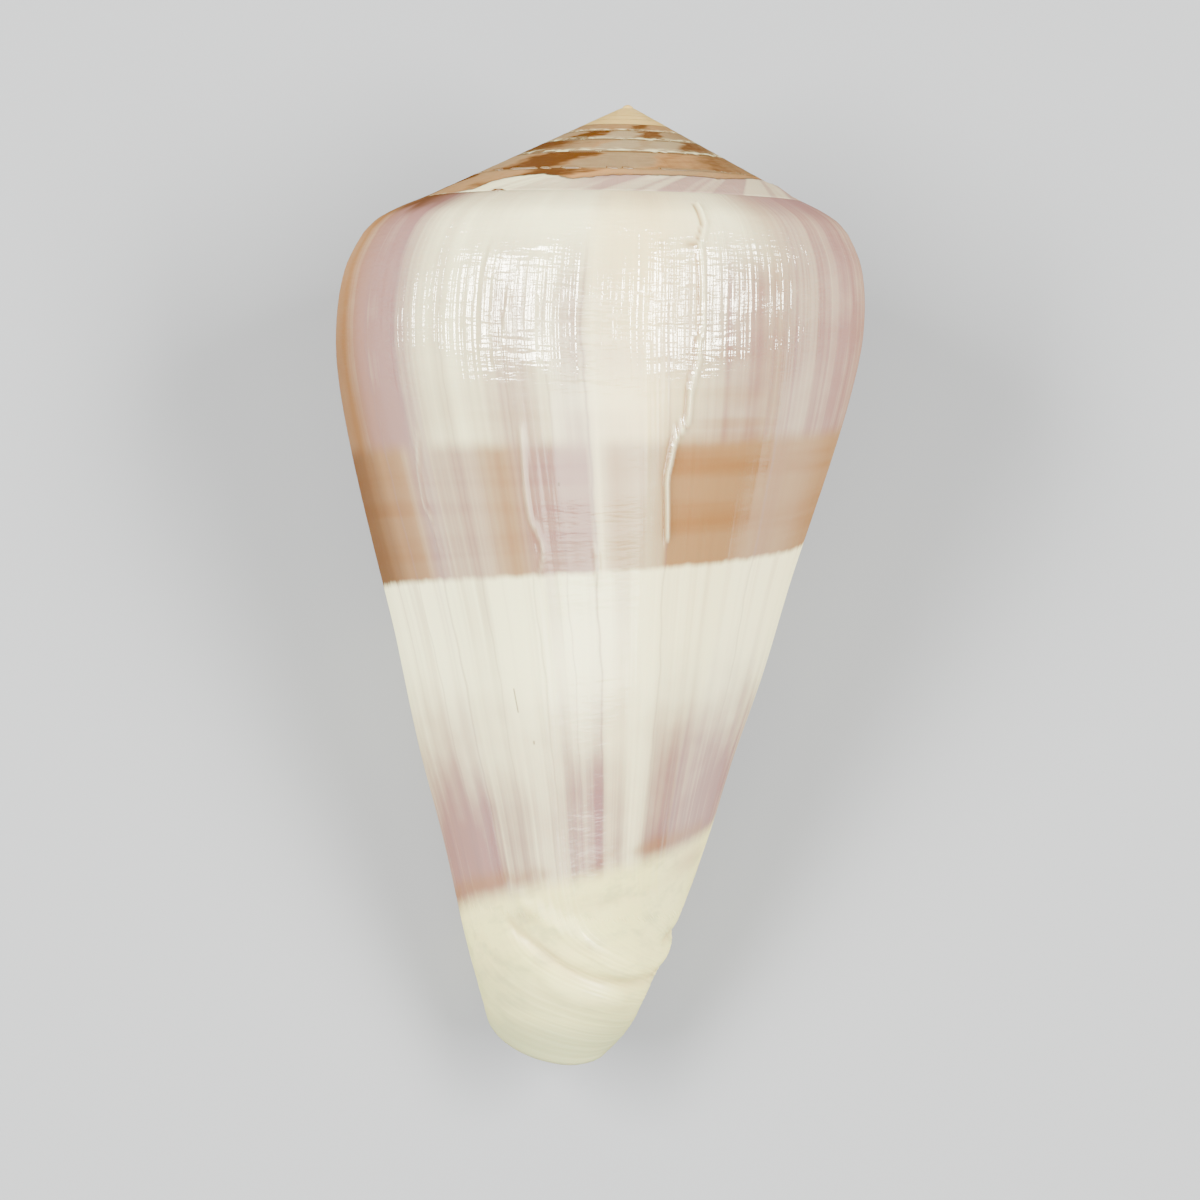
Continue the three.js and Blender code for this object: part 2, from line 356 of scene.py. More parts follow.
class Sheet:
    """One sheet of the shell: the lip's edge, turned and shrunk about the apex for every step of growth."""

    def __init__(self, nodes, given):
        self.nodes, self.given = nodes, given
        self.lay_grid()
        self.turn_edge()
        self.outside = 1 - self.inset.smooth(0.02, 0.2)
        self.mark()

    def lay_grid(self):
        """The grid's rows follow the lip's edge, and its columns the steps of the wall's section."""
        nodes, rows, rounding = self.nodes, self.given["Rows"], self.given["Rounding Rows"]
        self.grid, self.row, column = grid_of(nodes, rows + rounding, self.given["Columns"])
        last = rows - 1
        self.on_edge = self.row.least(last)
        self.curl = (self.row - last).most(0) / rounding.most(1) * (math.pi / 2)
        section = object_curve(nodes, self.given["Wall Section"])
        step = sample(nodes, section, nodes.add("InputPosition"), column)
        self.back, self.inset, self.forward = nodes.separate(step)

    def turn_edge(self):
        """Lays the skin, with its directions down the lip, towards older growth and out."""
        nodes, growth = self.nodes, self.given["Growth Per Whorl"]
        edge = object_curve(nodes, self.given["Lip Edge"])
        start = sample(nodes, edge, nodes.add("InputPosition"), self.on_edge)
        along = sample(nodes, edge, nodes.add("InputTangent"), self.on_edge)
        shoulder = sample(nodes, edge, nodes.add("InputRadius"), self.on_edge, "FLOAT") - 1

        # The older whorls stand out a little more at the shoulder.
        start_x, start_y, _ = nodes.separate(start)
        outward = nodes.vector("NORMALIZE", nodes.combine(start_x, start_y, 0))
        swollen = self.given["Shoulder Swell"] * shoulder * self.back.smooth(235, 358)
        start = nodes.moved(start, outward, swollen)

        self.shrunk = growth ** (self.back / -FULL_TURN)
        self.skin = nodes.scale(self.turned(start), self.shrunk)
        self.down = self.turned(along)
        skin_x, skin_y, skin_z = nodes.separate(self.skin)
        shrinking = growth.math("LOGARITHM", math.e) / (2 * math.pi)
        turning = nodes.combine(-skin_y, skin_x, 0)
        old = nodes.vector("SUBTRACT", turning, nodes.scale(self.skin, shrinking))
        self.towards_old = nodes.vector("NORMALIZE", old)
        self.out = nodes.vector("NORMALIZE", nodes.vector("CROSS_PRODUCT", self.down, self.towards_old))
        self.girth = start_y.math("ARCTAN2", start_x) * TO_DEGREES + self.back
        self.depth = skin_z * -1

    def turned(self, vector):
        """The vector turned about the coiling axis by the age of the growth."""
        values = {"Vector": vector, "Angle": self.back * TO_RADIANS}
        return self.nodes.add("VectorRotate", values, {"rotation_type": "Z_AXIS"})

    def mark(self):
        """Breaks, grooves and folds, on a plane with the girth along X and the depth along Y."""
        nodes = self.nodes
        plane = nodes.combine(self.girth * GIRTH_ON_PLANE, self.depth, 0)
        outer = self.outside * (1 - self.back.smooth(350, FULL_TURN))

        def marked(name, width, shift=0):
            curve = object_curve(nodes, self.given[name])
            edges = nodes.add("CurveToMesh", {"Curve": curve})
            near = {"Geometry": edges, "Source Position": nodes.vector("ADD", plane, (shift, 0, 0))}
            away = nodes.add("Proximity", near, {"target_element": "EDGES"}, "Distance")
            return away.near(0, width) * outer

        self.scar = marked("Healed Breaks", 0.1)
        # Beside each break lies a shallow groove, which the paint also darkens with tan as painted shadow.
        self.seam = marked("Healed Breaks", 0.08, 0.18)
        self.groove = marked("Grooves", 0.42)
        self.folds = marked("Ridges", 0.6) * 0.16 - self.groove * 0.2

    def rise(self):
        """How far the growth lines, the marks and the older ramp's folds stand out of the smooth form."""
        nodes, given, row, back = self.nodes, self.given, self.row, self.back
        place = nodes.combine(back, self.depth * 0.12, given["Seed"])
        coarse = nodes.noise(place, 0.06) - 0.5
        medium = nodes.noise(place, 0.21, 2, 0.6) - 0.5
        fine = nodes.noise(place, 0.6, 1) - 0.5
        lines = (coarse * 1.6 + medium * 1.3 + fine * 0.9) * given["Growth Relief"]
        lines = lines * row.smooth(0, 5) * self.shrunk.least(1) * self.outside
        marks = (self.scar - self.seam * 0.4) * given["Break Height"] + self.folds * given["Fold Height"]
        ramp_edge = row.smooth(4, 7) * (1 - row.smooth(9, 14))
        on_ramp = back.smooth(440, 470) * (1 - back.smooth(600, 640)) * ramp_edge
        ramp_folds = nodes.noise(nodes.combine(back + row * 1.6, 3, given["Seed"]), 0.13, 1) - 0.5
        return lines + marks + ramp_folds * on_ramp * 0.5

    def place(self):
        """Each point's place: under the skin by its inset, rounded at the rim and at the lip's edge."""
        nodes, half = self.nodes, self.given["Wall"] / 2
        inset_now = half + (self.inset - half) * self.curl.math("COSINE")
        lower = (half - self.inset).math("ABSOLUTE") * self.curl.math("SINE")
        place = nodes.moved(self.skin, self.out, self.rise() - inset_now)
        return nodes.moved(nodes.moved(place, self.down, lower), self.towards_old, self.forward * -1)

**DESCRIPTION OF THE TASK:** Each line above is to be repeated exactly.

**WRITTEN ANSWER:**
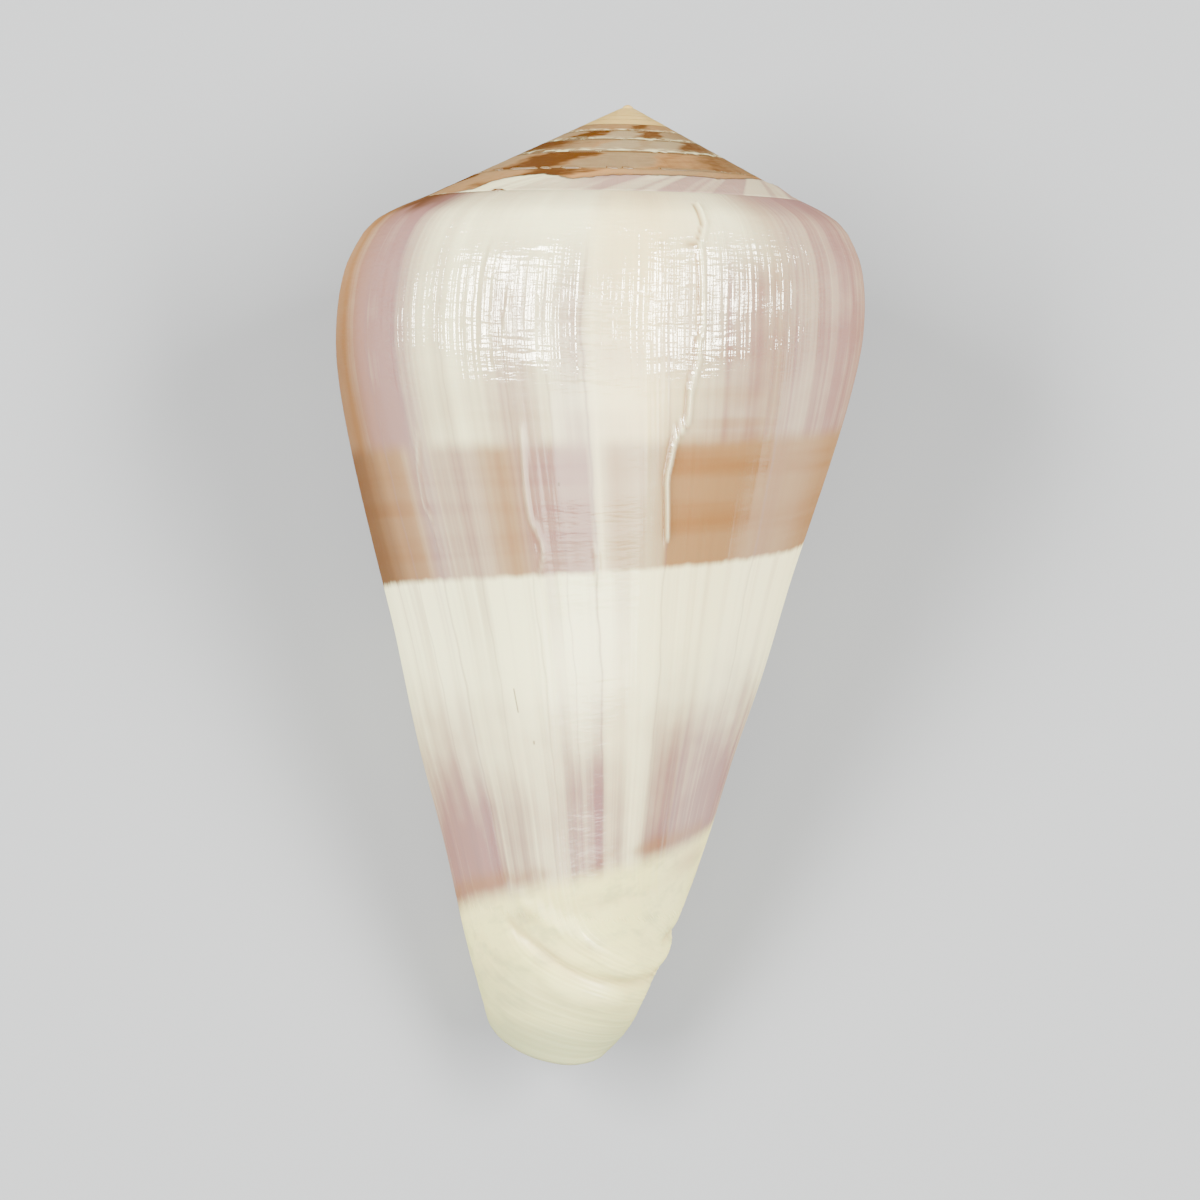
Continue the three.js and Blender code for this object: part 2, from line 356 of scene.py. More parts follow.
class Sheet:
    """One sheet of the shell: the lip's edge, turned and shrunk about the apex for every step of growth."""

    def __init__(self, nodes, given):
        self.nodes, self.given = nodes, given
        self.lay_grid()
        self.turn_edge()
        self.outside = 1 - self.inset.smooth(0.02, 0.2)
        self.mark()

    def lay_grid(self):
        """The grid's rows follow the lip's edge, and its columns the steps of the wall's section."""
        nodes, rows, rounding = self.nodes, self.given["Rows"], self.given["Rounding Rows"]
        self.grid, self.row, column = grid_of(nodes, rows + rounding, self.given["Columns"])
        last = rows - 1
        self.on_edge = self.row.least(last)
        self.curl = (self.row - last).most(0) / rounding.most(1) * (math.pi / 2)
        section = object_curve(nodes, self.given["Wall Section"])
        step = sample(nodes, section, nodes.add("InputPosition"), column)
        self.back, self.inset, self.forward = nodes.separate(step)

    def turn_edge(self):
        """Lays the skin, with its directions down the lip, towards older growth and out."""
        nodes, growth = self.nodes, self.given["Growth Per Whorl"]
        edge = object_curve(nodes, self.given["Lip Edge"])
        start = sample(nodes, edge, nodes.add("InputPosition"), self.on_edge)
        along = sample(nodes, edge, nodes.add("InputTangent"), self.on_edge)
        shoulder = sample(nodes, edge, nodes.add("InputRadius"), self.on_edge, "FLOAT") - 1

        # The older whorls stand out a little more at the shoulder.
        start_x, start_y, _ = nodes.separate(start)
        outward = nodes.vector("NORMALIZE", nodes.combine(start_x, start_y, 0))
        swollen = self.given["Shoulder Swell"] * shoulder * self.back.smooth(235, 358)
        start = nodes.moved(start, outward, swollen)

        self.shrunk = growth ** (self.back / -FULL_TURN)
        self.skin = nodes.scale(self.turned(start), self.shrunk)
        self.down = self.turned(along)
        skin_x, skin_y, skin_z = nodes.separate(self.skin)
        shrinking = growth.math("LOGARITHM", math.e) / (2 * math.pi)
        turning = nodes.combine(-skin_y, skin_x, 0)
        old = nodes.vector("SUBTRACT", turning, nodes.scale(self.skin, shrinking))
        self.towards_old = nodes.vector("NORMALIZE", old)
        self.out = nodes.vector("NORMALIZE", nodes.vector("CROSS_PRODUCT", self.down, self.towards_old))
        self.girth = start_y.math("ARCTAN2", start_x) * TO_DEGREES + self.back
        self.depth = skin_z * -1

    def turned(self, vector):
        """The vector turned about the coiling axis by the age of the growth."""
        values = {"Vector": vector, "Angle": self.back * TO_RADIANS}
        return self.nodes.add("VectorRotate", values, {"rotation_type": "Z_AXIS"})

    def mark(self):
        """Breaks, grooves and folds, on a plane with the girth along X and the depth along Y."""
        nodes = self.nodes
        plane = nodes.combine(self.girth * GIRTH_ON_PLANE, self.depth, 0)
        outer = self.outside * (1 - self.back.smooth(350, FULL_TURN))

        def marked(name, width, shift=0):
            curve = object_curve(nodes, self.given[name])
            edges = nodes.add("CurveToMesh", {"Curve": curve})
            near = {"Geometry": edges, "Source Position": nodes.vector("ADD", plane, (shift, 0, 0))}
            away = nodes.add("Proximity", near, {"target_element": "EDGES"}, "Distance")
            return away.near(0, width) * outer

        self.scar = marked("Healed Breaks", 0.1)
        # Beside each break lies a shallow groove, which the paint also darkens with tan as painted shadow.
        self.seam = marked("Healed Breaks", 0.08, 0.18)
        self.groove = marked("Grooves", 0.42)
        self.folds = marked("Ridges", 0.6) * 0.16 - self.groove * 0.2

    def rise(self):
        """How far the growth lines, the marks and the older ramp's folds stand out of the smooth form."""
        nodes, given, row, back = self.nodes, self.given, self.row, self.back
        place = nodes.combine(back, self.depth * 0.12, given["Seed"])
        coarse = nodes.noise(place, 0.06) - 0.5
        medium = nodes.noise(place, 0.21, 2, 0.6) - 0.5
        fine = nodes.noise(place, 0.6, 1) - 0.5
        lines = (coarse * 1.6 + medium * 1.3 + fine * 0.9) * given["Growth Relief"]
        lines = lines * row.smooth(0, 5) * self.shrunk.least(1) * self.outside
        marks = (self.scar - self.seam * 0.4) * given["Break Height"] + self.folds * given["Fold Height"]
        ramp_edge = row.smooth(4, 7) * (1 - row.smooth(9, 14))
        on_ramp = back.smooth(440, 470) * (1 - back.smooth(600, 640)) * ramp_edge
        ramp_folds = nodes.noise(nodes.combine(back + row * 1.6, 3, given["Seed"]), 0.13, 1) - 0.5
        return lines + marks + ramp_folds * on_ramp * 0.5

    def place(self):
        """Each point's place: under the skin by its inset, rounded at the rim and at the lip's edge."""
        nodes, half = self.nodes, self.given["Wall"] / 2
        inset_now = half + (self.inset - half) * self.curl.math("COSINE")
        lower = (half - self.inset).math("ABSOLUTE") * self.curl.math("SINE")
        place = nodes.moved(self.skin, self.out, self.rise() - inset_now)
        return nodes.moved(nodes.moved(place, self.down, lower), self.towards_old, self.forward * -1)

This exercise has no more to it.